Equipment: You will need a food processor to make the tahini dill sauce.
Do Ahead: This recipe isn't difficult but it has a few moving parts. Make the tahini dill sauce or lentil salad ahead of time to get a jump on things if you don't like having too much going on at once.
Preheat the oven to 425℉. Rub the cut side of the sweet potatoes or garnet yams with a little olive oil and salt & pepper. Place them cut side down on a baking sheet.
Roast the potatoes until they begin to brown and soften (about 20 minutes).
Tear the mushrooms into nice big chunks and toss with a little olive oil and salt & pepper. Add them to the hot baking sheet and roast alongside the potatoes until crispy (about 10 - 15 minutes).

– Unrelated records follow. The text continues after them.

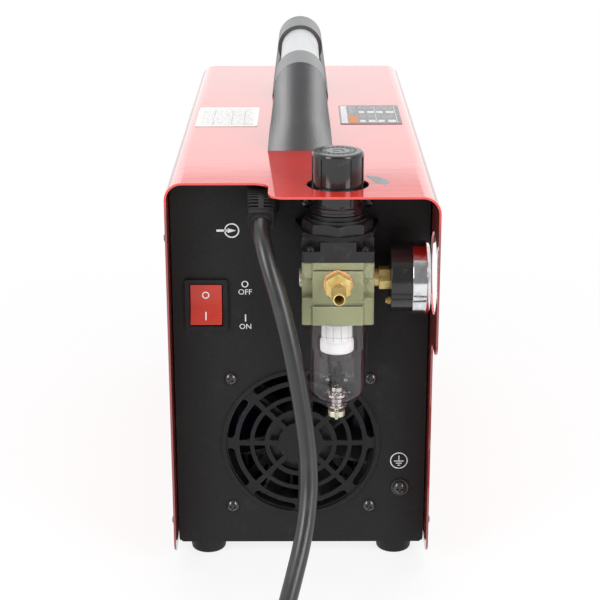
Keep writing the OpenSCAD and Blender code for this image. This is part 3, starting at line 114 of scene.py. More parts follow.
# COIL_LAYER is the number of turns in each of the coil's two layers
CORD_D = 10.0
FLOOR_Z = -3.2
COIL_MID_D = 110.0
COIL_PITCH = CORD_D + 0.6
COIL_LAYER = 2
COIL_STEPS = 24
TAIL_L = 44.0
PLUG_Z = 9.5
LEAD_DROP = [
    (-21.5, -30.354, 211.71), (-21.5, -36.907, 207.12), (-19.7, -43.8, 199.6),
    (-16.2, -50, 188.5), (-11.6, -55, 174), (-7.3, -59, 157), (-3.4, -62.3, 138.5),
    (0, -65, 119.5), (2.8, -68, 100.5), (4.4, -72.3, 81.5), (3.8, -79, 63),
    (0.8, -88.5, 45.5), (-3.8, -100.5, 30), (-8.3, -113.5, 17.5), (-11.5, -126, 8),
    (-13.2, -137.5, 1.8), (-13.8, -148, -1.8), (-14, -158, FLOOR_Z), (-14, -168, FLOOR_Z),
]


def lead_route():
    """The lead from its boot to its plug: the drop, the coil and the tail."""
    in_x, in_y = LEAD_DROP[-1][0], LEAD_DROP[-1][1]
    start_r = COIL_MID_D / 2 + COIL_LAYER * COIL_PITCH / 2
    mid_x, mid_y = in_x + start_r, in_y - CORD_D
    points = list(LEAD_DROP)
    for step in range(2 * COIL_LAYER * COIL_STEPS + 1):
        turn = step / COIL_STEPS
        r = start_r - COIL_PITCH * (turn if turn < COIL_LAYER else 2 * COIL_LAYER - turn)
        climb = min(1, max(0, 2 * (turn - COIL_LAYER) + 0.5))
        points.append((
            mid_x + r * cos(pi + 2 * pi * turn), mid_y + r * sin(pi + 2 * pi * turn),
            FLOOR_Z + COIL_PITCH * climb,
        ))
    top = FLOOR_Z + COIL_PITCH
    tail_y = mid_y - CORD_D
    points += [
        (in_x, tail_y, top), (in_x, tail_y - 10, top),
        (in_x, tail_y - 22, top + 0.3 * (PLUG_Z - top)),
        (in_x, tail_y - TAIL_L + 10, PLUG_Z), (in_x, tail_y - TAIL_L, PLUG_Z),
    ]
    return points


def make_lead():
    curve = bpy.data.curves.new("mains_lead", "CURVE")
    curve.dimensions = "3D"
    curve.bevel_depth = 1.0
    curve.bevel_resolution = 5
    curve.resolution_u = 4
    curve.use_fill_caps = True
    curve.twist_mode = "MINIMUM"
    route = lead_route()
    spline = curve.splines.new("BEZIER")
    spline.bezier_points.add(len(route) - 1)
    for knot, point in zip(spline.bezier_points, route):
        knot.co = spot(*point)
        knot.radius = CORD_D / 2 * MM
        knot.handle_left_type = knot.handle_right_type = "AUTO"
    lead = new_object("mains_lead", curve)
    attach(lead, "power_unit")
    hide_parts("mains_cord", "cord_coil")
    return lead


def declare_lead():
    """Reckons the lead's route and its first point, and keeps neither."""
    steps = [Vector(p) for p in lead_route()]
    spot(*LEAD_DROP[0])


lead = make_lead()


# ---- Node trees ----


def reckoned(operation, swapped=False):
    """A method that puts a Math node between its Link and another value."""
    def method(self, other):
        return self.math(operation, *((other, self) if swapped else (self, other)))
    return method


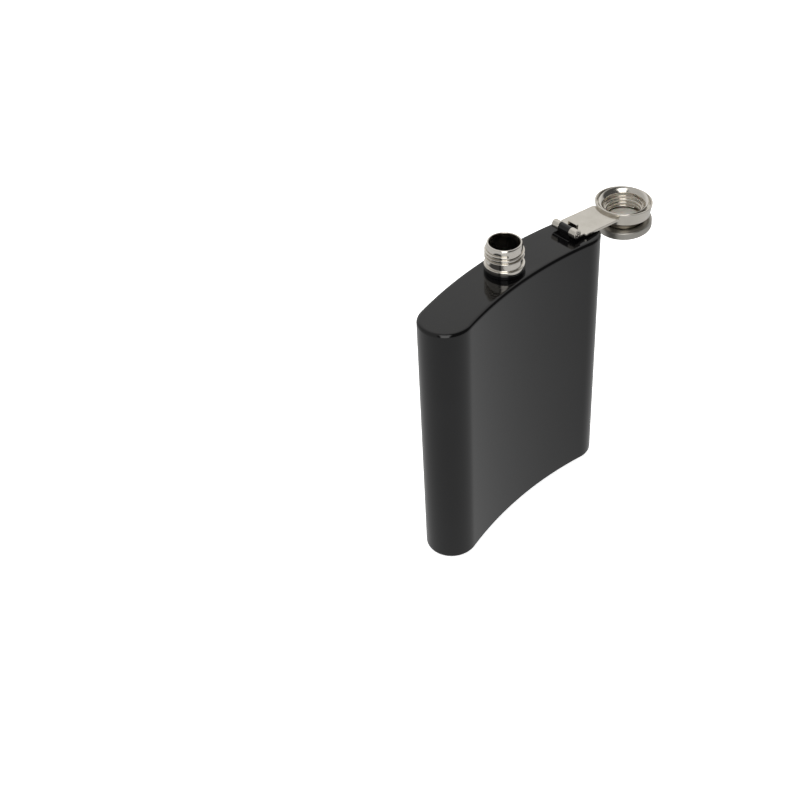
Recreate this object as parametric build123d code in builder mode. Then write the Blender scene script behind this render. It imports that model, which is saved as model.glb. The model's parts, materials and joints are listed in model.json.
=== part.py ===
"""Hip flask with a captive screw cap, open: the arm lies over the left shoulder, the cap hangs upside down.

The origin is the middle of the bottom. +Z is up, the bulging face looks along -Y, the hollow face that lies
against the hip looks along +Y, and the hinge of the cap's arm is on the -X side of the neck.
"""
from build123d import *
import math
import os

# Body of the flask
body_width = 93.0
body_height = 109.0
body_depth = 20.3  # across the slot-shaped section, the same everywhere
bow = 4.0  # how far the two round ends stand behind the middle
wall = 0.6
rim_radius = 1.4  # outside radius of the plates' rims
plate_skirt = 2.0  # depth of the plates' sides, down to the weld on the shell

# Neck: heights are above the top plate
spout_root = 13.5  # outside diameter under the thread
spout_wall = 0.925
spout_lip = 2.45  # height of the spout above its thread
lip_length = 1.5
lip_draft = 0.35
spout_tail = 2.5  # length of the spout below the top plate
collar_wall = 0.85
collar_height = 1.7
bead_length = 1.6

# Thread, right-handed
pitch = 1.5
thread_depth = 0.65
thread_rise = 2.4  # from the bead to the start of the spout's ridge
thread_turns = 2.5
thread_start = 238.0  # where the ridge starts, round the neck from the side away from the hinge
ridge_base = 0.8
ridge_crest = 0.35
crest_clearance = 0.2  # between the cap's ridge and the spout
root_clearance = 0.1  # between the spout's ridge and the cap's sleeve
ridge_inset = 0.45  # from each end of the cap's sleeve to the middle of its ridge
insert_lead = 1.1  # turns of the spout's ridge below the cap's, cap closed
unscrew_turns = 2

# Cap, in its closed place
cap_wall = 0.35
insert_wall = 0.35
seal_thickness = 1.05
mouth_gap = 0.1  # the cap's mouth stands this far inside the ring's
flange_catch = 0.8  # how far the flange reaches under the ring's step
flange_thickness = 0.7
flare_radius = 0.5
crown_gap = 3.1  # height of the bare shell between the ring and the crown
crown_overhang = 0.6
crown_edge = 3.2
crown_dome = 0.75
crown_rounding = 0.5

# Captive arm
ring_gap = 0.3  # between the bead and the ring
ring_height = 5.1
ring_wall = 0.8
ring_taper = 0.8
ring_step = 1.6  # depth of the wide part of the bore, which takes the cap's flange
ring_shift = 0.4  # the ring stands this much further from the hinge than the closed cap
cap_play = 0.75
flange_play = 0.8
catch_clearance = 0.05
arm_thickness = 1.0
arm_half_width = 6.9
arm_rise = 2.7  # degrees, closed
arm_overlap = 0.3  # how far the flat of the arm reaches past the ring's bore before that is cut
knuckle_inner = 2.7
knuckle_outer = 6.0
arm_corner = 0.3
neck_in_length = 4.0  # the arm is as narrow as its knuckles up to here
notch_depth = 3.3
tab_half_width = 2.3
tab_length = 2.1

# Hinge
shoulder_inset = 14.3  # from the side of the body to the pin
knuckle_height = 1.1  # gap between the knuckles and the top plate
pin_diameter = 1.6
running_clearance = 0.05
lug_clearance = 0.15  # on each side of the lug, between the knuckles
lug_wall = 0.9
lug_post = 1.6
bracket_foot = 0.5
bracket_foot_length = 6.0
bracket_foot_half_width = 4.2
foot_corner = 1.0

# Pose in which the flask is modelled
arm_slope = 4.0  # degrees that the open arm falls away from the flask

# Sizes that follow
half_span = (body_width - body_depth) / 2
bow_radius = (half_span**2 + bow**2) / (2 * bow)
lift = unscrew_turns * pitch

mouth_bore = spout_root - 2 * spout_wall
collar_diameter = spout_root + 2 * collar_wall
bead_height = collar_height + bead_length
thread_crest = spout_root + 2 * thread_depth
thread_low = bead_height + thread_rise
spout_height = thread_low + thread_turns * pitch + spout_lip

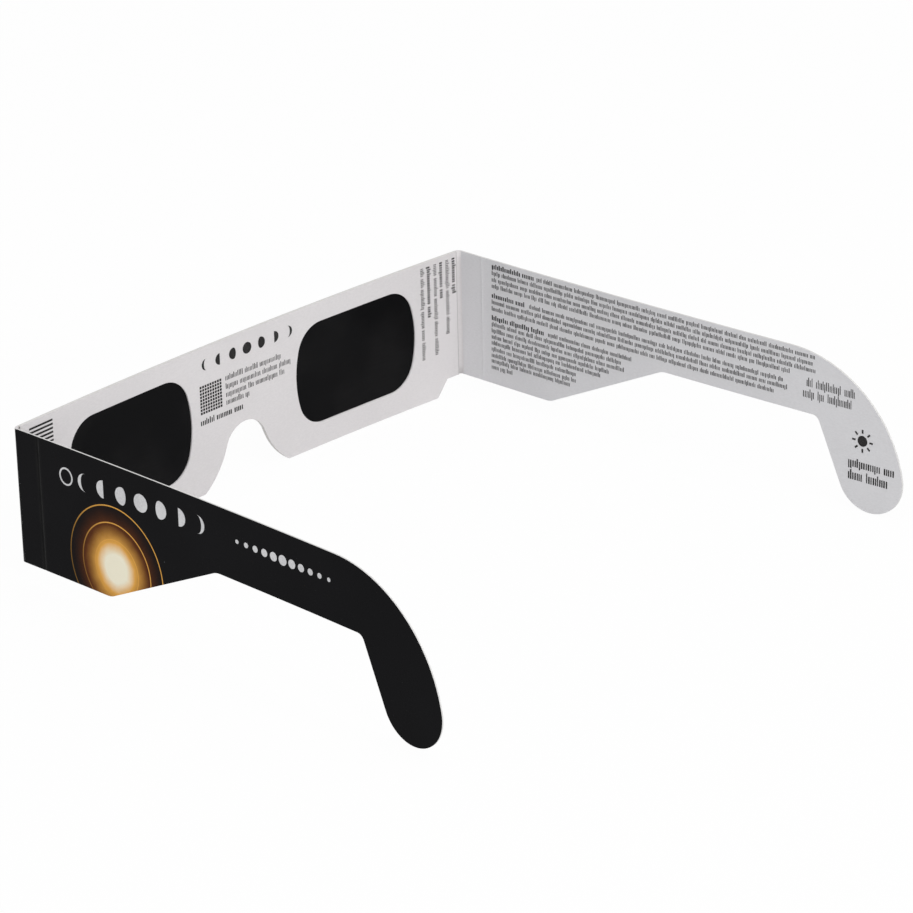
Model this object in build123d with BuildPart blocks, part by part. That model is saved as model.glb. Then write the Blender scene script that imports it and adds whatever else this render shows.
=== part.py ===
from build123d import *
import math
import os

# Eclipse glasses of folded paperboard, open as they are worn, in millimetres.
# X runs towards the wearer's left, the front looks along -Y and the temples run back along +Y.
# The origin is on the outer face of the front, at the middle of the nose notch's mouth.
# Z is 0 at the bottom edge of the front, which is level with the tips of the hooks.

# Sizes of the whole pair
WIDTH = 150.0  # over the outer faces of the temples, at the folds
HEIGHT = 37.5  # top edge to the bottom edge of the front and to the tips of the hooks
FRONT_BOW = 2.6  # how far the middle of the front stands before the folds

# Thickness of the layers, from the outer face of the front to its back
BOARD = 0.5
FILM = 0.1
LINING = 0.35

# Fold between the front and each temple
FOLD_INSIDE = 1.0  # radius of the creased board's inside
FOLD_CLEARANCE = 0.05  # from the creased board to the start of the temple
LINING_CLEARANCE = 0.1  # from the creased board to the end of the lining

# Slanted step in the bottom edge beside each fold, in from the corner where the outer faces would meet
STEP_RISE = 4.3
STEP_FOOT = 9.0
STEP_TOP = 5.6
STEP_ROUND = 0.8

# Nose notch
NOTCH_MOUTH = 28.6  # width at the bottom edge
NOTCH_HEIGHT = 14.65
NOTCH_APEX_RADIUS = 6.9
NOTCH_FLANK_RADIUS = 20.5
NOTCH_MOUTH_ROUND = 1.2

# Eye windows, given by the board that is left round them
BROW = 4.9  # above each window
CHEEK = 6.15  # below each window
BRIDGE = 35.4  # between the windows
CORNER_MARGIN = 16.35  # from each window to the corner where the outer faces would meet
WINDOW_SIDE_RADIUS = 26.5
WINDOW_CORNER_RADIUS = 8.0

# Filter films, caught between the board and the lining
FILM_LAP = 2.8  # of the film past the window, all round
FILM_CORNER_RADIUS = 2.0
FILM_CLEARANCE = 0.2  # from the edge of a film to the glue round it

# Temples, seen from the side, with distances back from the corner where the outer faces would meet
TEMPLE_LENGTH = 136.5
TEMPLE_BOW = 4.7  # how far the tip stands outside the corner
ROOT_LENGTH = 30.5  # of the deep part beside the fold
TAPER_END = 66.3
BAND_END = 112.4  # where the hook leaves the narrow band
BAND_HEIGHT = 16.25
TAPER_ROUND = 5.0
HOOK_CROOK_ROUND = 2.1
HOOK_RADIUS = 32.3
TIP_RADIUS = 9.05

# Second score on each temple, a fold line for a narrower setting
SCORE_PLACE = 8.3  # back from the same corner
SCORE_WIDTH = 0.8
SCORE_DEPTH = 0.08

# Distance that cutting tools run past what they cut
OVERRUN = 5.0

# Places worked out from the sizes
fold_outside = FOLD_INSIDE + BOARD
axis_x = WIDTH / 2 - fold_outside
bow_radius = ((WIDTH / 2) ** 2 + FRONT_BOW**2) / (2 * FRONT_BOW)
bow_centre = (0, bow_radius)
axis_y = bow_radius - math.sqrt((bow_radius - fold_outside) ** 2 - axis_x**2)
fold_axis = (axis_x, axis_y)
temple_start = axis_y + FOLD_CLEARANCE - FRONT_BOW
bow_angle = math.degrees(math.asin(axis_x / (bow_radius - fold_outside)))
lining_angle = bow_angle - math.degrees(LINING_CLEARANCE / bow_radius)
window_width = (WIDTH - BRIDGE) / 2 - CORNER_MARGIN
window_height = HEIGHT - BROW - CHEEK
window_spacing = BRIDGE + window_width
window_centre_z = CHEEK + window_height / 2
temple_reach = TEMPLE_LENGTH - temple_start
temple_bow_radius = (temple_reach**2 + TEMPLE_BOW**2) / (2 * TEMPLE_BOW)
temple_bow_centre = (WIDTH / 2 + temple_bow_radius, axis_y)
temple_bow_angle = math.degrees(math.asin((temple_reach + OVERRUN) / temple_bow_radius))
score_y = FRONT_BOW + SCORE_PLACE
score_face = temple_bow_centre[0] - math.sqrt(temple_bow_radius**2 - (score_y - axis_y) ** 2)

os.makedirs("parts", exist_ok=True)


def meeting_point(first_centre, first_radius, second_centre, second_radius):
    """Where two circles meet, on the left hand of the way from the first centre to the second."""
    across = Vector(*second_centre) - Vector(*first_centre)
    span = across.length
    along = (first_radius**2 - second_radius**2 + span**2) / (2 * span)
    aside = math.sqrt(first_radius**2 - along**2)
    direction = across.normalized()
    return Vector(*first_centre) + direction * along + direction.rotate(Axis.Z, 90) * aside


def angle_from(centre, point):
    """Direction of a point seen from a centre, in degrees from the first axis of the sketch."""
    return math.degrees(math.atan2(point.Y - centre.Y, point.X - centre.X))


def curved_strip(centre, outside, thickness, start_angle, arc_size):
    """Plan of a layer that bends about a centre, from its outside radius inwards."""
    with BuildSketch() as strip:
        with BuildLine():
            outer = CenterArc(centre, outside, start_angle, arc_size)
            inner = CenterArc(centre, outside - thickness, start_angle, arc_size)
            Line(outer @ 0, inner @ 0)
            Line(outer @ 1, inner @ 1)
        make_face()
    return strip.sketch


def front_strip(depth, thickness, half_angle):
    """Plan of one layer of the bowed front that starts a depth behind the outer face."""
    return curved_strip(bow_centre, bow_radius - depth, thickness, -90 - half_angle, 2 * half_angle)


def eye_window():
    """Opening for one eye, with bowed sides and round corners."""
    side_centre = WINDOW_SIDE_RADIUS - window_width / 2
    with BuildSketch() as window:
        Rectangle(window_width, window_height)
        for side in (-1, 1):
            with Locations((side * side_centre, 0)):
                Circle(WINDOW_SIDE_RADIUS, mode=Mode.INTERSECT)
        fillet(window.vertices(), radius=WINDOW_CORNER_RADIUS)
    return window.sketch


def film_blank(margin):
    """Rounded rectangle of a filter film, grown by a margin on every side."""
    lap = FILM_LAP + margin
    with BuildSketch() as blank:
        RectangleRounded(window_width + 2 * lap, window_height + 2 * lap, FILM_CORNER_RADIUS + margin)
    return blank.sketch


def front_outline():
    """Front view of the bowed front: stepped lower corners and a flared nose notch."""
    apex_centre = Vector(0, NOTCH_HEIGHT - NOTCH_APEX_RADIUS)
    mouth = Vector(NOTCH_MOUTH / 2, 0)
    reach = NOTCH_APEX_RADIUS + NOTCH_FLANK_RADIUS
    flank_centre = meeting_point(apex_centre, reach, mouth, NOTCH_FLANK_RADIUS)
    apex_angle = angle_from(apex_centre, flank_centre)
    with BuildSketch() as outline:
        with BuildLine():
            apex = CenterArc(apex_centre, NOTCH_APEX_RADIUS, 90, apex_angle - 90)
            RadiusArc(apex @ 1, mouth, -NOTCH_FLANK_RADIUS)
            Polyline(
                mouth,
                (WIDTH / 2 - STEP_FOOT, 0),
                (WIDTH / 2 - STEP_TOP, STEP_RISE),
                (WIDTH / 2, STEP_RISE),
                (WIDTH / 2, HEIGHT),
                (0, HEIGHT),
            )
            mirror(about=Plane.YZ)
        make_face()
        lower = outline.vertices().filter_by_position(Axis.Y, 0, STEP_RISE)
        steps = lower.filter_by(lambda v: STEP_TOP <= WIDTH / 2 - abs(v.X) <= STEP_FOOT)
        fillet(steps, radius=STEP_ROUND)
        mouths = outline.vertices().filter_by(lambda v: v.Y == 0 and abs(v.X) <= NOTCH_MOUTH / 2)
        fillet(mouths, radius=NOTCH_MOUTH_ROUND)
    return outline.sketch


def temple_outline():
    """Side view of a temple: root, taper, narrow band and round-tipped ear hook."""
    hook_centre_z = HEIGHT - HOOK_RADIUS
    tip_centre = Vector(TEMPLE_LENGTH - TIP_RADIUS, TIP_RADIUS)
    rise = tip_centre.Y - hook_centre_z
    run = math.sqrt((HOOK_RADIUS - TIP_RADIUS) ** 2 - rise**2)
    hook_centre = Vector(tip_centre.X - run, hook_centre_z)
    hook_angle = angle_from(hook_centre, tip_centre)
    crook = Vector(BAND_END, HEIGHT - BAND_HEIGHT)
    to_tip = tip_centre - crook
    swing = math.degrees(math.acos(TIP_RADIUS / to_tip.length))
    inner_angle = angle_from(tip_centre, crook) + swing - 360
    with BuildSketch() as outline:
        with BuildLine():
            back = CenterArc(hook_centre, HOOK_RADIUS, 90, hook_angle - 90)
            tip = CenterArc(tip_centre, TIP_RADIUS, hook_angle, inner_angle - hook_angle)
            Polyline(
                tip @ 1,
                crook,
                (TAPER_END, HEIGHT - BAND_HEIGHT),
                (ROOT_LENGTH, STEP_RISE),
                (temple_start, STEP_RISE),
                (temple_start, HEIGHT),
                back @ 0,
            )
        make_face()
        inside = outline.vertices().filter_by(lambda v: STEP_RISE <= v.Y < HEIGHT)
        taper = inside.filter_by(lambda v: ROOT_LENGTH <= v.X <= TAPER_END)
        fillet(taper, radius=TAPER_ROUND)
        fillet(outline.vertices().sort_by_distance(crook)[0], radius=HOOK_CROOK_ROUND)
    return outline.sketch


def pierced_front(opening):
    """Front view of the whole front, with the same opening cut at each eye."""
    with BuildSketch() as front:
        add(front_outline())
        with Locations((0, window_centre_z)):
            with GridLocations(window_spacing, 0, 2, 1):
                add(opening, mode=Mode.SUBTRACT)
    return front.sketch


def score_profile(face_x):
    """Plan of the score pressed inwards from a face of the board, down to its round bottom."""
    front_edge = score_y - SCORE_WIDTH / 2
    back_edge = score_y + SCORE_WIDTH / 2
    with BuildSketch() as score:
        with BuildLine():
            bottom = SagittaArc((face_x, front_edge), (face_x, back_edge), SCORE_DEPTH)
            Polyline(
                bottom @ 1,
                (face_x + SCORE_DEPTH, back_edge),
                (face_x + SCORE_DEPTH, front_edge),
                bottom @ 0,
            )
        make_face()
    return score.sketch


# Front board, the printed outer layer of the front
with BuildPart() as front_board:
    with BuildSketch():
        add(front_strip(0, BOARD, bow_angle))
    extrude(amount=HEIGHT)
    with BuildSketch(Plane.XZ):
        add(pierced_front(eye_window()))
    extrude(amount=FRONT_BOW + OVERRUN, both=True, mode=Mode.INTERSECT)
front_board.part.label = "front_board"
export_step(front_board.part, "parts/front_board.step")

# Front lining, the plain inner layer, which stops short of both folds
with BuildPart() as front_lining:
    with BuildSketch():
        add(front_strip(BOARD + FILM, LINING, lining_angle))
    extrude(amount=HEIGHT)
    with BuildSketch(Plane.XZ):
        add(pierced_front(eye_window()))
    extrude(amount=FRONT_BOW + OVERRUN, both=True, mode=Mode.INTERSECT)
front_lining.part.label = "front_lining"
export_step(front_lining.part, "parts/front_lining.step")

# Glue layer between the board and the lining, as thick as the films, with a pocket for each
with BuildPart() as glue_layer:
    with BuildSketch():
        add(front_strip(BOARD, FILM, lining_angle))
    extrude(amount=HEIGHT)
    with BuildSketch(Plane.XZ):
        add(pierced_front(film_blank(FILM_CLEARANCE)))
    extrude(amount=FRONT_BOW + OVERRUN, both=True, mode=Mode.INTERSECT)
glue_layer.part.label = "glue_layer"
export_step(glue_layer.part, "parts/glue_layer.step")

# Filter films, which lie in the pockets and close the windows
with BuildPart() as left_filter_film:
    with BuildSketch():
        add(front_strip(BOARD, FILM, lining_angle))
    extrude(amount=HEIGHT)
    with BuildSketch(Plane.XZ):
        with Locations((window_spacing / 2, window_centre_z)):
            add(film_blank(0))
    extrude(amount=FRONT_BOW + OVERRUN, both=True, mode=Mode.INTERSECT)
left_filter_film.part.label = "left_filter_film"
export_step(left_filter_film.part, "parts/left_filter_film.step")

with BuildPart() as right_filter_film:
    add(left_filter_film.part)
    mirror(about=Plane.YZ, mode=Mode.REPLACE)
right_filter_film.part.label = "right_filter_film"
export_step(right_filter_film.part, "parts/right_filter_film.step")

# Folds, the creased board that turns the corner from the front to each temple
with BuildPart() as left_fold:
    with BuildSketch(Plane.XY.offset(STEP_RISE)):
        add(curved_strip(fold_axis, fold_outside, BOARD, bow_angle - 90, 90 - bow_angle))
    extrude(amount=HEIGHT - STEP_RISE)
left_fold.part.label = "left_fold"
export_step(left_fold.part, "parts/left_fold.step")

with BuildPart() as right_fold:
    add(left_fold.part)
    mirror(about=Plane.YZ, mode=Mode.REPLACE)
right_fold.part.label = "right_fold"
export_step(right_fold.part, "parts/right_fold.step")

# Temples, bent outwards along their length, with a groove outside and a bead inside at the score
with BuildPart() as left_temple:
    with BuildSketch():
        add(curved_strip(temple_bow_centre, temple_bow_radius + BOARD, BOARD, 180, -temple_bow_angle))
        add(score_profile(score_face), mode=Mode.SUBTRACT)
        add(score_profile(score_face - BOARD))
    extrude(amount=HEIGHT)
    with BuildSketch(Plane(origin=(axis_x, FRONT_BOW), x_dir=(0, 1, 0), z_dir=(1, 0, 0))):
        add(temple_outline())
    extrude(amount=TEMPLE_BOW + OVERRUN, both=True, mode=Mode.INTERSECT)
left_temple.part.label = "left_temple"
export_step(left_temple.part, "parts/left_temple.step")

with BuildPart() as right_temple:
    add(left_temple.part)
    mirror(about=Plane.YZ, mode=Mode.REPLACE)
right_temple.part.label = "right_temple"
export_step(right_temple.part, "parts/right_temple.step")
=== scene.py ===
import logging
import math
import random
from collections.abc import Iterable
from dataclasses import dataclass, field
from enum import Enum

import bmesh
import bpy
from bmesh.types import BMesh
from bpy.types import Material, NodeSocket as Socket, NodeTree, Object
from mathutils import Matrix, Vector


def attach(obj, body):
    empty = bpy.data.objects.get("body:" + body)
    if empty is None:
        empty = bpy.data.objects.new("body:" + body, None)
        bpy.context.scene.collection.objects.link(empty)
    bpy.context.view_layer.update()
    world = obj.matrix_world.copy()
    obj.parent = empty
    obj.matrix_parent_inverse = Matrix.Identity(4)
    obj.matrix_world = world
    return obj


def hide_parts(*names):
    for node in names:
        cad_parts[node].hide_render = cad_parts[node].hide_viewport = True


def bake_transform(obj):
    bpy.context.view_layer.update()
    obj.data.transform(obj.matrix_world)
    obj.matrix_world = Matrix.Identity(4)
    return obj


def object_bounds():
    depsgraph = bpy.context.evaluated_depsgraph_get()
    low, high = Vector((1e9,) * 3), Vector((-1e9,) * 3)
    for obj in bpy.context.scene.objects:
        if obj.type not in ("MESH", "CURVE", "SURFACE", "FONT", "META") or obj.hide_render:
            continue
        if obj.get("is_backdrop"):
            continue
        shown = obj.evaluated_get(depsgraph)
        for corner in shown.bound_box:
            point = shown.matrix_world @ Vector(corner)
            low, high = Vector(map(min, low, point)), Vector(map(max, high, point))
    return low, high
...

While the veg is roasting, make the tahini dill sauce. Drain and rinse the cashews and transfer to a food processor. Add dill, tahini, garlic and salt. Process until roughly blended.
With the food processor running, slowly add the water, lemon juice and 1 tbsp olive oil. Process until smooth adding more water a tbsp at a time for a thinner consistency.
Drain and rinse the canned lentils. Toss with white wine vinegar, Castelvetrano olives and season with salt & pepper.
Divide the tahini dill sauce among three plates. Add the roasted potatoes and mushrooms and top with the lentil salad. Finish with a sprinkling of extra dill.